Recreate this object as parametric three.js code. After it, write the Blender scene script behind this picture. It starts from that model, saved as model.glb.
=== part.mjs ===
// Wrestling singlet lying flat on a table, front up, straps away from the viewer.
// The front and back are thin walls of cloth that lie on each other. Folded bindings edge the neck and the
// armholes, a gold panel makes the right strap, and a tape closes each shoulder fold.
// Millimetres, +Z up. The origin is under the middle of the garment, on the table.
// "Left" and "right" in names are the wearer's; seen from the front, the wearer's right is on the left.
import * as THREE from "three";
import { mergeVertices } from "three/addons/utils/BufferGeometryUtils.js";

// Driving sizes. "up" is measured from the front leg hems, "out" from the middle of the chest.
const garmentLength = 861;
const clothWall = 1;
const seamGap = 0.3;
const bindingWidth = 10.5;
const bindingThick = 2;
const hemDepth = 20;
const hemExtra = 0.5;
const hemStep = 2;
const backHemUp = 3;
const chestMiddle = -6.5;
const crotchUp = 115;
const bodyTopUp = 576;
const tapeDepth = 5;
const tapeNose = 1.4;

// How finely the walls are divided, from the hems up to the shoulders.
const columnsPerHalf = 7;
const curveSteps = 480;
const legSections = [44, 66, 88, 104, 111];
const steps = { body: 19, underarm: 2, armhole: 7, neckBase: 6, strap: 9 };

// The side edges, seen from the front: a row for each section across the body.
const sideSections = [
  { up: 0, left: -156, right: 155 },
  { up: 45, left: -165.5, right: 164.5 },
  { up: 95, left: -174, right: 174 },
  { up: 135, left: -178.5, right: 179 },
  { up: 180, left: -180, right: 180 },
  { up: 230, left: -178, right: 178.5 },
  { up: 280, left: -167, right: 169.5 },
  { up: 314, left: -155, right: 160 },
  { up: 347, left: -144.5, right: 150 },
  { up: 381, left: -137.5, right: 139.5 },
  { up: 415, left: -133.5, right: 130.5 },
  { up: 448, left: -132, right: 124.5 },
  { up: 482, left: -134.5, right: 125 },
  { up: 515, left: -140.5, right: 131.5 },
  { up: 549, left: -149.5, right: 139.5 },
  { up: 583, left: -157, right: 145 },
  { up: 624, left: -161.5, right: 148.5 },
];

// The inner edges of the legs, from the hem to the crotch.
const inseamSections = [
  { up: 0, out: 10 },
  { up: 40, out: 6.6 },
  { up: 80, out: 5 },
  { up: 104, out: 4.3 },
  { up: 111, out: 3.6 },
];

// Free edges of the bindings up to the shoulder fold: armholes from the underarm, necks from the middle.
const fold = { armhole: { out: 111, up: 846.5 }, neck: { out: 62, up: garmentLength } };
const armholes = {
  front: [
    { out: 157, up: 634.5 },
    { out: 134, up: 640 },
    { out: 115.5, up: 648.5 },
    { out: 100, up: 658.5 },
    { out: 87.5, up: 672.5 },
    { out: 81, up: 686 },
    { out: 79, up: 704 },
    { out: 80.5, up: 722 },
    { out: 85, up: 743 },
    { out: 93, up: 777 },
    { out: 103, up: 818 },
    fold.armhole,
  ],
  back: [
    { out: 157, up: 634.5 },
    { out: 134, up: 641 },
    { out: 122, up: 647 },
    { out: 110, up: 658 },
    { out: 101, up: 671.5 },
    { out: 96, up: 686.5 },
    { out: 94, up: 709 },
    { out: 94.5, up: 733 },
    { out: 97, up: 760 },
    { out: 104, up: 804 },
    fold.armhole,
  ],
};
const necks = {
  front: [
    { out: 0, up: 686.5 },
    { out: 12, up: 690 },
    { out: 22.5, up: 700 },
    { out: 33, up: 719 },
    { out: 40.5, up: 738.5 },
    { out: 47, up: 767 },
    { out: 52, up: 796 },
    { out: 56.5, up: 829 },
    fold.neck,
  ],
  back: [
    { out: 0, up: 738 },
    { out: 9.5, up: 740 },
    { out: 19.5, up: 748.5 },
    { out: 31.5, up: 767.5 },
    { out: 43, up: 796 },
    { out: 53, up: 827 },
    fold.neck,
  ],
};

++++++

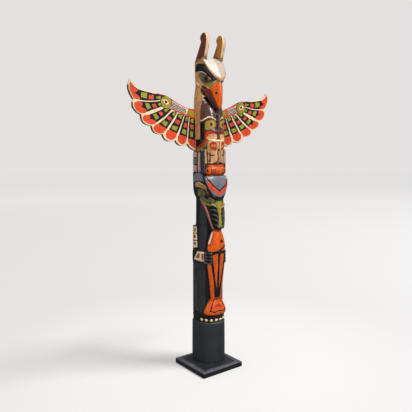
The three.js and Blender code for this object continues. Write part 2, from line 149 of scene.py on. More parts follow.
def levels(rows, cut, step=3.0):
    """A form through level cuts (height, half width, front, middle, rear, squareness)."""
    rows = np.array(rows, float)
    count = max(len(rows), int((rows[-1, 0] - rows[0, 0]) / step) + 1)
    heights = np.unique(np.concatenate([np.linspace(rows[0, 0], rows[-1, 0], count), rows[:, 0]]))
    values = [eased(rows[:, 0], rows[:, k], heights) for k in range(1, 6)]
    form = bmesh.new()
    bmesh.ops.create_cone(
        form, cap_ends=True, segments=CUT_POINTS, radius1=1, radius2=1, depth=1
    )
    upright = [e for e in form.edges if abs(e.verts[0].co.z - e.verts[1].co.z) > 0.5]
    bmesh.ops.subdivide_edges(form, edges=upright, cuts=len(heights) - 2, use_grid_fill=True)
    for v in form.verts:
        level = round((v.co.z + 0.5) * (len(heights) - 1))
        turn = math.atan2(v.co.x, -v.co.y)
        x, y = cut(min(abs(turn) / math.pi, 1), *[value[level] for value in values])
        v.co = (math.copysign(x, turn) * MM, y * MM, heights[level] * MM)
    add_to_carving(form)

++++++

• TASK DESCRIPTION
Search the data for the string "from" and copy each line where it appears.

• FINISHED TASK
Recreate this object as parametric three.js code. After it, write the Blender scene script behind this picture. It starts from that model, saved as model.glb.
// Wrestling singlet lying flat on a table, front up, straps away from the viewer.
// "Left" and "right" in names are the wearer's; seen from the front, the wearer's right is on the left.
import * as THREE from "three";
import { mergeVertices } from "three/addons/utils/BufferGeometryUtils.js";
// Driving sizes. "up" is measured from the front leg hems, "out" from the middle of the chest.
// How finely the walls are divided, from the hems up to the shoulders.
// The side edges, seen from the front: a row for each section across the body.
// The inner edges of the legs, from the hem to the crotch.
// Free edges of the bindings up to the shoulder fold: armholes from the underarm, necks from the middle.
The three.js and Blender code for this object continues. Write part 2, from line 149 of scene.py on. More parts follow.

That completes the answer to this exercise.